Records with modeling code

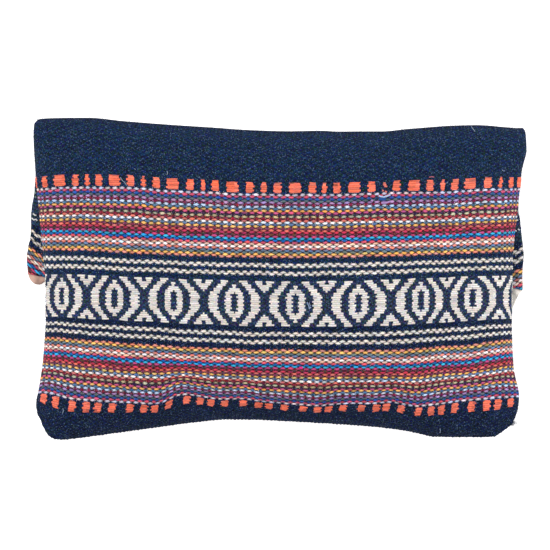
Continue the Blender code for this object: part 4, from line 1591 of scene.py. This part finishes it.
print("cloth")
front, frontPlaces = frontCloth(woven)
flap, flapHemRow = flapCloth(woven, frontPlaces[-1])
back, backPlaces, backHemRow = backCloth(woven)
lining = frontLining(finishes["lining"])
sheets = [(front, "front_panel", "woven_cotton", (0.334, 0.234), "stretched"),
          (flap, "front_panel", "woven_cotton", (0.330, 0.118), "folded"),
          (back, "back_panel", "woven_cotton", (0.330, 0.231), "folded"),
          (lining, "front_lining", "lining_cotton", (0.305, 0.208), "stretched")]
for name, shape in tabShapes.items():
    cotton = plainWeaveFinish(name + "Cotton", shape["colour"], tabLook["weave"], tabLook["roughness"])
    sheets.append((zipTab(name, cotton), shape["node"], "zip_tape", shape["flat"], "folded"))
for piece, node, slot, flat, held in sheets:
    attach(piece, "bag")
    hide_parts(node)
    area = sum(face.area for face in piece.data.polygons)
    print(piece.name, "has", round(area / (flat[0] * flat[1]), 3), "of its flat area")

print("zip")
for name, (node, level) in coils.items():
    coil = zipCoil(name, level, finishes["coil"])
    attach(coil, "bag")
    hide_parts(node)
for node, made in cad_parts.items():
    kind = ("lining" if "lining" in node else "coil" if "coil" in node
            else "tape" if "tape" in node or "tab" in node else "metal")
    if "panel" not in node:
        for slot in made.material_slots:
            slot.material = finishes[kind]

print("yarns")
frontSurface = Surface(frontPlaces)
backSurface = Surface(backPlaces)
small = [edgeFuzz(frontPlaces, backPlaces, yarnFinish("navyFuzz", (0.025, 0.045, 0.095))),
         lint(frontSurface, yarnFinish("paleLint", (0.16, 0.22, 0.33))),
         stitches("flapStitches", flapHemRow, -1, yarnFinish("flapThread", (0.012, 0.03, 0.08))),
         stitches("backStitches", backHemRow, 1, yarnFinish("backThread", (0.012, 0.03, 0.08)))]
for surface, loose in ((frontSurface, looseYarns), (backSurface, stripYarns)):
    for name, (thickness, lift, colour, lines) in loose.items():
        strands = [[surface.place(x, y, lift) for x, y in line] for line in lines]
        small.append(strandPiece(name, strands, thickness, yarnFinish(name, colour), 1))
for piece in small:
    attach(piece, "bag")
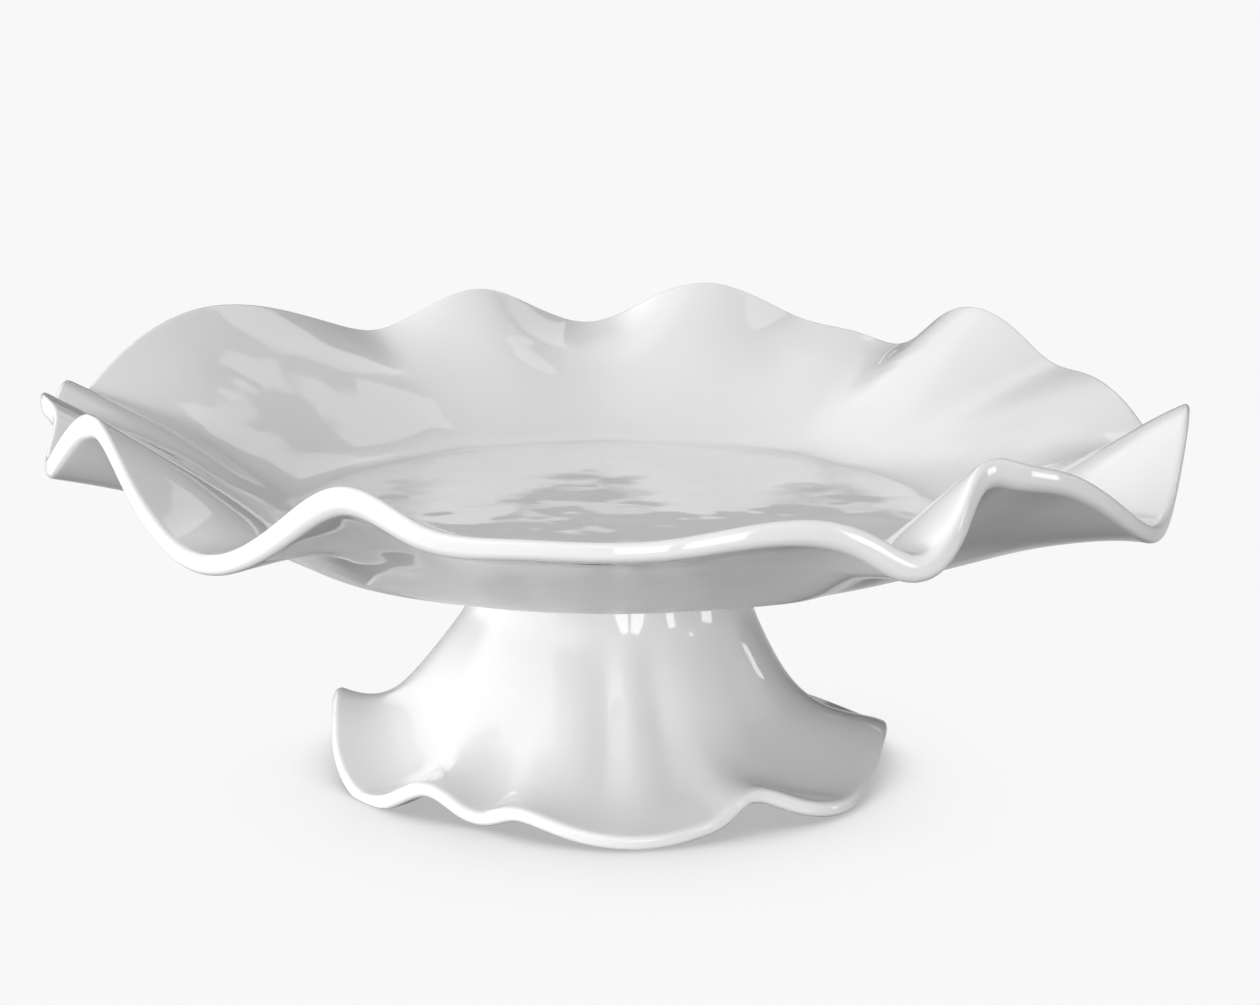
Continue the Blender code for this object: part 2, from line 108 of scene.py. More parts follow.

Do this:
Reproduce each line verbatim.

Output below:
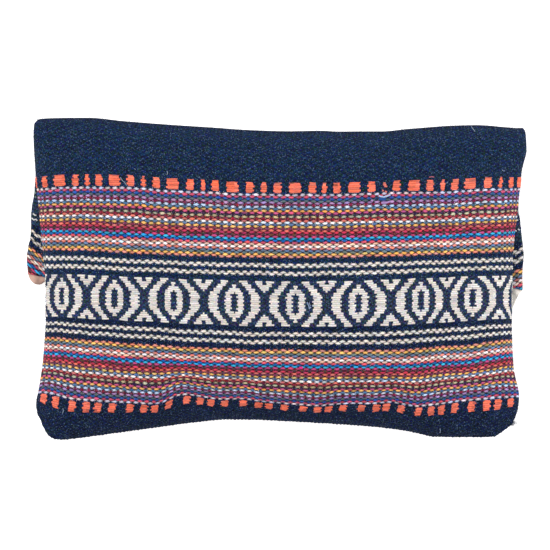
Continue the Blender code for this object: part 4, from line 1591 of scene.py. This part finishes it.
print("cloth")
front, frontPlaces = frontCloth(woven)
flap, flapHemRow = flapCloth(woven, frontPlaces[-1])
back, backPlaces, backHemRow = backCloth(woven)
lining = frontLining(finishes["lining"])
sheets = [(front, "front_panel", "woven_cotton", (0.334, 0.234), "stretched"),
          (flap, "front_panel", "woven_cotton", (0.330, 0.118), "folded"),
          (back, "back_panel", "woven_cotton", (0.330, 0.231), "folded"),
          (lining, "front_lining", "lining_cotton", (0.305, 0.208), "stretched")]
for name, shape in tabShapes.items():
    cotton = plainWeaveFinish(name + "Cotton", shape["colour"], tabLook["weave"], tabLook["roughness"])
    sheets.append((zipTab(name, cotton), shape["node"], "zip_tape", shape["flat"], "folded"))
for piece, node, slot, flat, held in sheets:
    attach(piece, "bag")
    hide_parts(node)
    area = sum(face.area for face in piece.data.polygons)
    print(piece.name, "has", round(area / (flat[0] * flat[1]), 3), "of its flat area")

print("zip")
for name, (node, level) in coils.items():
    coil = zipCoil(name, level, finishes["coil"])
    attach(coil, "bag")
    hide_parts(node)
for node, made in cad_parts.items():
    kind = ("lining" if "lining" in node else "coil" if "coil" in node
            else "tape" if "tape" in node or "tab" in node else "metal")
    if "panel" not in node:
        for slot in made.material_slots:
            slot.material = finishes[kind]

print("yarns")
frontSurface = Surface(frontPlaces)
backSurface = Surface(backPlaces)
small = [edgeFuzz(frontPlaces, backPlaces, yarnFinish("navyFuzz", (0.025, 0.045, 0.095))),
         lint(frontSurface, yarnFinish("paleLint", (0.16, 0.22, 0.33))),
         stitches("flapStitches", flapHemRow, -1, yarnFinish("flapThread", (0.012, 0.03, 0.08))),
         stitches("backStitches", backHemRow, 1, yarnFinish("backThread", (0.012, 0.03, 0.08)))]
for surface, loose in ((frontSurface, looseYarns), (backSurface, stripYarns)):
    for name, (thickness, lift, colour, lines) in loose.items():
        strands = [[surface.place(x, y, lift) for x, y in line] for line in lines]
        small.append(strandPiece(name, strands, thickness, yarnFinish(name, colour), 1))
for piece in small:
    attach(piece, "bag")
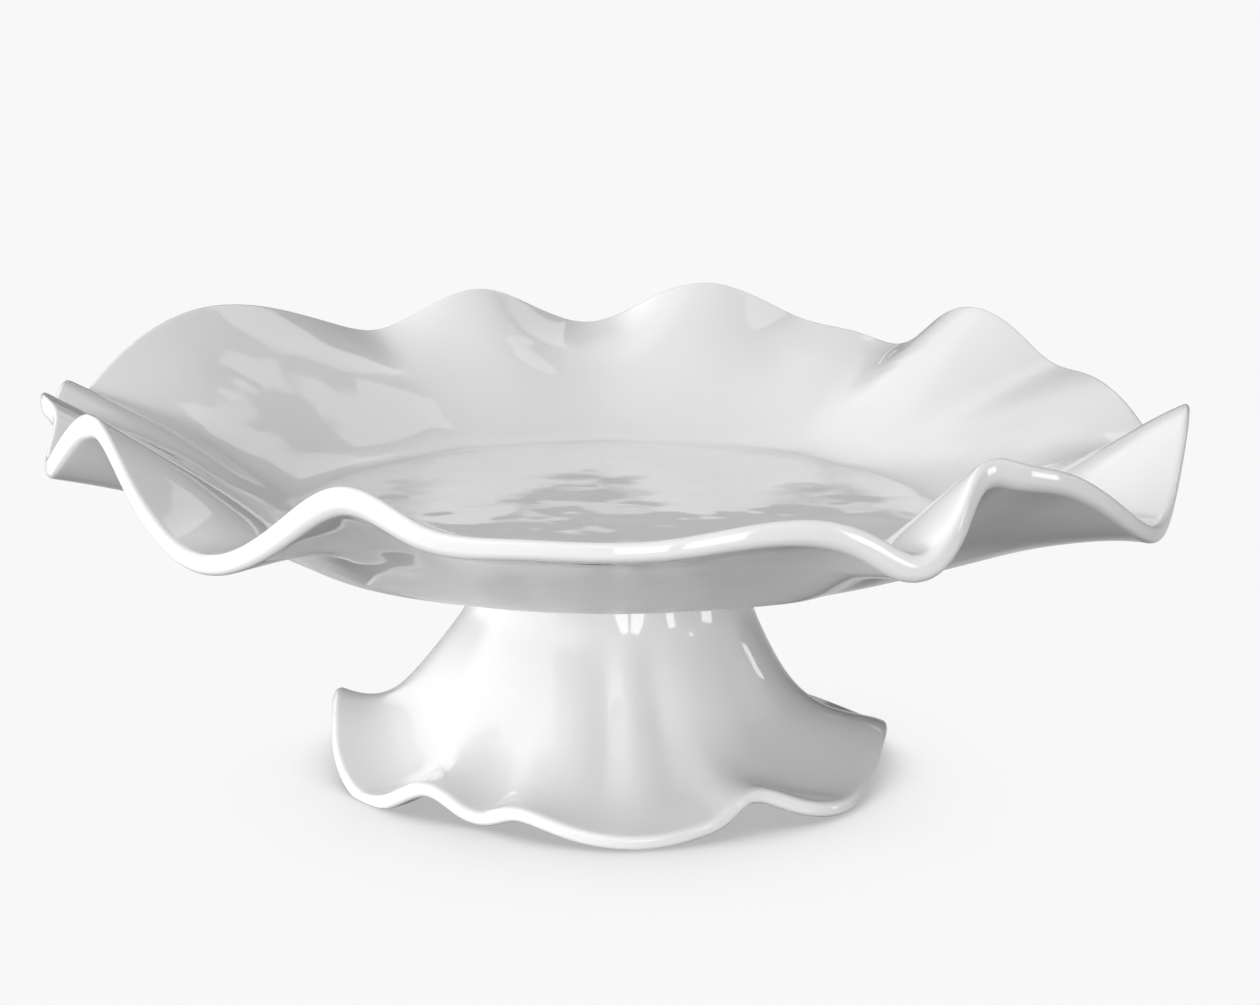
Continue the Blender code for this object: part 2, from line 108 of scene.py. More parts follow.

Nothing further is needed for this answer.